Why children need to play outside of gender expectations
Research shows that different kinds of activities can lead to different kinds of development. For instance, activities that require building something, such as playing with blocks, can improve spatial skills, said Goble, Institute of Education Sciences Postdoctoral Research Associate.
The gulf between different types of gendered activities means that children are growing up in “two cultures,” according to Goble.
“So if girls are doing dramatic play or art activities or having conversations about their social relationships and boys are engaging in activities like block play and talking about the task rather than each other, throughout preschool they build skills that mean boys are more task-oriented and math-oriented and girls are more social-oriented and language-oriented,” Goble said.

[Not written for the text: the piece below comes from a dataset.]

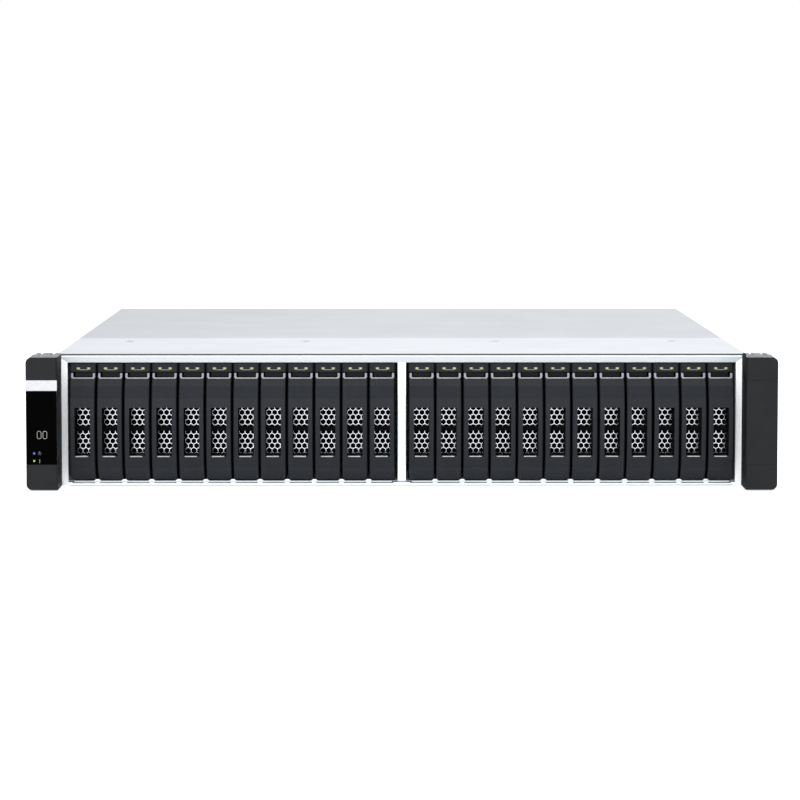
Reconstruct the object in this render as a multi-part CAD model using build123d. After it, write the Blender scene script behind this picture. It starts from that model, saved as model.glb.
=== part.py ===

Activities such as sewing and working with tools are important for children’s development, said Jacqueline Cossentino, Ed.D., senior associate and director of research for the National Center for Montessori in the Public Sector.
“When we deny children those activities and those opportunities, we are denying executive function and the ability to develop social and emotional skills that first begin with concentration and then develop into respect and empathy,” Cossentino said. “When they’re three, four, and five, sewing is just fun, it’s developing fine motor coordination. It’s creating the ability to focus, to complete a task. These are really really important skills for building good brains.”
This can also affect social skills. Researchers who have studied the role of gender in early childhood education say that gender segregation in school can make cross-gender interactions more difficult as kids grow up. Children who develop skills for communicating that are highly separated by gender roles may have a harder time developing the necessary social skills to interact with people outside their gender later in life.
“That [gender segregation] permeates and by elementary school we see this exacerbate over time. We see these two cultures and they don’t really come together until adolescence and then we see this kind of clash,” Goble said. “And they don’t realize why it’s kind of difficult for young teens to understand each other, when they’ve never really communicated prior to that point.”
What preschool teachers can do to make a difference
Experts on preschool play and gender segregation say that the best solution may be to make the play period a little more structured.
Goble, who is currently conducting research on free play sessions, said that the problem can be addressed by setting up the classroom in a way that encourages kids to try new things. She suggested setting up four different centers in the classroom with activities related to one area — all focused on math activities, for example — and letting children choose between them. “That way all children are playing those activities,” she said.
Cossentino said some structure is helpful for very young children, although it should come from the classroom environment itself rather than the teacher. For example, in the Montessori classroom, some of the most typically gendered play — such as block play and dramatic play — is not included in the curriculum. Instead, activities are presented in a more gender-neutral way. Rather than playing with a fake kitchen, children learn how to cook for their peers; rather than dressing dolls, children learn to dress themselves.
“I think a pretend kitchen, a pretend dress-up area, a pretend train — there is a lot of that in unstructured play, but in fact they’re structured, because the materials themselves provide a structure and are on their own limiting what children can choose to interact with,” Cossentino said. “So the alternative to that is to have materials very carefully laid out on shelves that children have access to so they can make selections and interact with materials and put materials back.”
Parents and teachers can also resist re-enforcing gender roles by considering how they react to children who are operating outside of the expectations for what boys and girls should play with.
“It’s very common for parents to watch their sons sewing or wearing an apron and serving tea and being sort of surprised by that,” Cossentino said. “But I’ve rarely met a parent who wasn’t delighted by it.”